* [What this task involves]
Report every line in the listing below where the string "object" shows up.

* [Raw records]
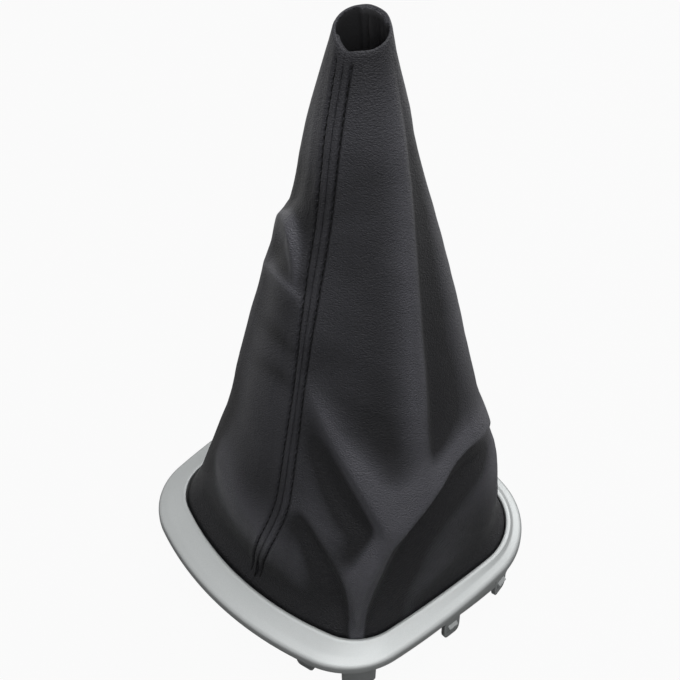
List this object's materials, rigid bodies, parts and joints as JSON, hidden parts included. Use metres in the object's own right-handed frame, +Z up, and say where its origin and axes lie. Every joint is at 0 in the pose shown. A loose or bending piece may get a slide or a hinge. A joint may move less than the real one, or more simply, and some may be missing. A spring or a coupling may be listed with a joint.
{
  "type": "gear lever gaiter",
  "caption": "Tapered leatherette boot with a stitched front seam and an open mouth, clamped in a silver console frame with snap tabs.",
  "frame": {"origin": "centre of the frame in plan, on the surface that the snap tabs stand on", "axes": "+Z up along the boot, +X from the seam that shows towards the rear, +Y across the frame"},
  "size_m": [0.1368, 0.1426, 0.2676],
  "materials": {
    "frame_plastic": "satin silver paint on moulded plastic",
    "ring_plastic": "plain moulded black",
    "leatherette": "fine pebble grain, soft sheen"
  },
  "bodies": {
    "root": {"bezel": "frame_plastic", "retainer_ring": "ring_plastic", "right_panel": "leatherette", "left_panel": "leatherette"}
  },
  "joints": []
}
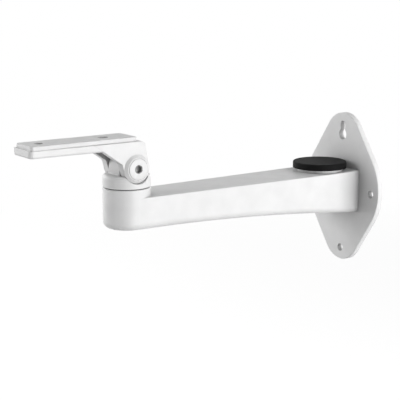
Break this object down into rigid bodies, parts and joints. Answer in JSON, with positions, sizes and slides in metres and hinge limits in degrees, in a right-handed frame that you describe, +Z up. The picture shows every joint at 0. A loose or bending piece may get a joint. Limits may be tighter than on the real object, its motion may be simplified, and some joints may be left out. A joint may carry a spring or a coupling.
{
  "type": "camera wall bracket",
  "caption": "Cast wall bracket for a security camera: wall plate, tapered arm with capped cable outlet, pan swivel and tilting platform.",
  "frame": {"origin": "on the wall face, midway between the two side screw holes", "axes": "+Z up along the wall, -Y out from the wall along the arm, +X towards the tilt screw's head"},
  "size_m": [0.103, 0.3482, 0.1444],
  "materials": {
    "white_casting": "fine-textured white powder coat on die-cast aluminium",
    "black_rubber": "moulded matt black rubber",
    "dark_nylon": "plain black nylon sheet",
    "zinc_steel": "bright zinc plate",
    "white_nylon": "moulded satin white nylon",
    "white_steel": "white painted steel, bare inside the socket"
  },
  "bodies": {
    "arm": {"arm_casting": "white_casting", "cable_cap": "black_rubber", "pan_friction_disc": "dark_nylon"},
    "swivel": {"swivel_head": "white_casting", "pan_bolt": "zinc_steel", "pan_lock_washer": "zinc_steel", "pan_washer": "zinc_steel"},
    "platform": {"camera_platform": "white_casting", "platform_pad": "white_nylon", "tilt_bolt": "white_steel", "tilt_nut": "zinc_steel", "tilt_friction_washers": "dark_nylon"}
  },
  "joints": [
    {"name": "pan", "type": "hinge", "parent": "arm", "child": "swivel", "pos_m": [0, -0.25, 0.029], "axis": [0, 0, 1], "range_deg": [-140, 140]},
    {"name": "tilt", "type": "hinge", "parent": "swivel", "child": "platform", "pos_m": [0, -0.25, 0.0458], "axis": [1, 0, 0], "range_deg": [-55, 26]}
  ]
}
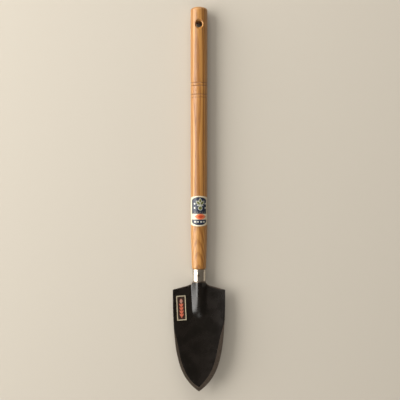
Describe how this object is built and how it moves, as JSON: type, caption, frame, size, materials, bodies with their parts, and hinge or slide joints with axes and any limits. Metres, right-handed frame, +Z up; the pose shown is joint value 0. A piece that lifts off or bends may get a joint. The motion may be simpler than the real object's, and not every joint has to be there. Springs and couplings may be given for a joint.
{
  "type": "hand transplanter",
  "caption": "Long wooden handle with a hanging hole, a steel ferrule and a pointed, slightly dished steel blade with a raised ridge and a ground edge.",
  "frame": {"origin": "on the surface that the tool lies on, under the middle of its length and width", "axes": "+Y from the blade's tip to the handle's butt, +Z up out of the blade's hollow side, +X to the right seen from the front with the blade pointing down"},
  "size_m": [0.082, 0.5968, 0.0265],
  "materials": {
    "oak": "satin, light oak with open grain",
    "stainless": "polished",
    "black_steel": "satin black, ground bare metal along the front edge",
    "raw_steel": "forged, dark",
    "navy_label": "printed label, semi-gloss",
    "black_label": "printed sticker, semi-gloss"
  },
  "bodies": {
    "root": {"handle": "oak", "ferrule": "stainless", "ferrule_pin": "stainless", "blade": "black_steel", "tang": "raw_steel", "handle_label": "navy_label", "blade_label": "black_label"}
  },
  "joints": []
}
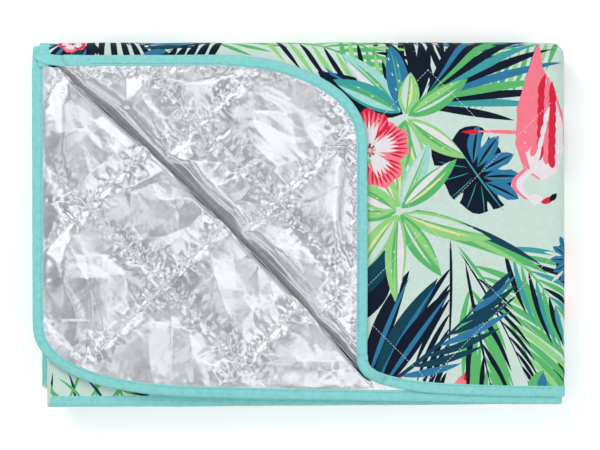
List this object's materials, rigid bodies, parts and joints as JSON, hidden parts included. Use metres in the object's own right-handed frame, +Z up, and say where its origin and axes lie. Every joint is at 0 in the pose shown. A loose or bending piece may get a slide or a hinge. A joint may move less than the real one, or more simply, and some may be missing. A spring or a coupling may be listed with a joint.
{
  "type": "camp blanket",
  "caption": "Folded camp and picnic blanket, printed quilted cloth with foil backing and bound edges, one corner turned back.",
  "frame": {"origin": "centre of the folded stack's footprint, on the ground it lies on", "axes": "+X along the folded stack's long side, towards the side fold; +Y towards the end fold; +Z up"},
  "size_m": [0.5, 0.343, 0.0492],
  "materials": {
    "print_cloth": "matt woven polyester, tropical print on a pale mint ground",
    "wadding": "lofted fibre",
    "foil_backing": "bright creased metallised film",
    "edge_binding": "woven tape, turquoise",
    "stitching_thread": "polyester thread"
  },
  "bodies": {
    "lower_half": {"bottom_fold_layers_10_11": "print_cloth", "bottom_fold_layers_13_16": "print_cloth", "bottom_fold_layers_14_15": "print_cloth", "bottom_fold_layers_9_12": "print_cloth", "end_fold_quarter1": "print_cloth", "end_fold_quarter1_binding": "edge_binding", "end_fold_quarter2": "foil_backing", "end_fold_quarter2_binding": "edge_binding", "end_fold_quarter3": "print_cloth", "end_fold_quarter3_binding": "edge_binding", "end_fold_quarter4": "foil_backing", "end_fold_quarter4_binding": "edge_binding", "left_fold_layers_11_12": "print_cloth", "left_fold_layers_9_10": "print_cloth", "lower_quarter1_edge_binding": "edge_binding", "lower_quarter1_foil_backing": "foil_backing", "lower_quarter1_print_cloth": "print_cloth", "lower_quarter1_wadding": "wadding", "lower_quarter2_edge_binding": "edge_binding", "lower_quarter2_foil_backing": "foil_backing", "lower_quarter2_print_cloth": "print_cloth", "lower_quarter2_wadding": "wadding", "lower_quarter3_edge_binding": "edge_binding", "lower_quarter3_foil_backing": "foil_backing", "lower_quarter3_print_cloth": "print_cloth", "lower_quarter3_wadding": "wadding", "lower_quarter4_edge_binding": "edge_binding", "lower_quarter4_foil_backing": "foil_backing", "lower_quarter4_print_cloth": "print_cloth", "lower_quarter4_wadding": "wadding"},
    "upper_half": {"layer1_stitching": "stitching_thread", "layer2_stitching": "stitching_thread", "left_fold_layers_5_6": "print_cloth", "left_fold_layers_7_8": "print_cloth", "upper_quarter1_edge_binding": "edge_binding", "upper_quarter1_foil_backing": "foil_backing", "upper_quarter1_print_cloth": "print_cloth", "upper_quarter1_wadding": "wadding", "upper_quarter2_edge_binding": "edge_binding", "upper_quarter2_foil_backing": "foil_backing", "upper_quarter2_print_cloth": "print_cloth", "upper_quarter2_wadding": "wadding", "upper_quarter3_edge_binding": "edge_binding", "upper_quarter3_foil_backing": "foil_backing", "upper_quarter3_print_cloth": "print_cloth", "upper_quarter3_wadding": "wadding", "upper_quarter4_edge_binding": "edge_binding", "upper_quarter4_foil_backing": "foil_backing", "upper_quarter4_print_cloth": "print_cloth", "upper_quarter4_wadding": "wadding"},
    "turned_corner": {"turned_corner_crease": "foil_backing", "turned_corner_edge_binding": "edge_binding", "turned_corner_foil_backing": "foil_backing", "turned_corner_print_cloth": "print_cloth", "turned_corner_stitching": "stitching_thread", "turned_corner_wadding": "wadding"}
  },
  "joints": [
    {"name": "end_fold_opens", "type": "hinge", "parent": "lower_half", "child": "upper_half", "pos_m": [0, 0.14845, 0.02305], "axis": [-1, 0, 0], "range_deg": [0, 175], "deforming": ["end_fold_quarter1", "end_fold_quarter1_binding", "end_fold_quarter2", "end_fold_quarter2_binding", "end_fold_quarter3", "end_fold_quarter3_binding", "end_fold_quarter4", "end_fold_quarter4_binding"]},
    {"name": "corner_turns", "type": "hinge", "parent": "upper_half", "child": "turned_corner", "pos_m": [-0.0405, -0.0405, 0.04625], "axis": [0.7071, -0.7071, 0], "range_deg": [0, 178], "deforming": ["turned_corner_crease"]}
  ]
}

* [Expected answer]
List this object's materials, rigid bodies, parts and joints as JSON, hidden parts included. Use metres in the object's own right-handed frame, +Z up, and say where its origin and axes lie. Every joint is at 0 in the pose shown. A loose or bending piece may get a slide or a hinge. A joint may move less than the real one, or more simply, and some may be missing. A spring or a coupling may be listed with a joint.
Break this object down into rigid bodies, parts and joints. Answer in JSON, with positions, sizes and slides in metres and hinge limits in degrees, in a right-handed frame that you describe, +Z up. The picture shows every joint at 0. A loose or bending piece may get a joint. Limits may be tighter than on the real object, its motion may be simplified, and some joints may be left out. A joint may carry a spring or a coupling.
Describe how this object is built and how it moves, as JSON: type, caption, frame, size, materials, bodies with their parts, and hinge or slide joints with axes and any limits. Metres, right-handed frame, +Z up; the pose shown is joint value 0. A piece that lifts off or bends may get a joint. The motion may be simpler than the real object's, and not every joint has to be there. Springs and couplings may be given for a joint.
List this object's materials, rigid bodies, parts and joints as JSON, hidden parts included. Use metres in the object's own right-handed frame, +Z up, and say where its origin and axes lie. Every joint is at 0 in the pose shown. A loose or bending piece may get a slide or a hinge. A joint may move less than the real one, or more simply, and some may be missing. A spring or a coupling may be listed with a joint.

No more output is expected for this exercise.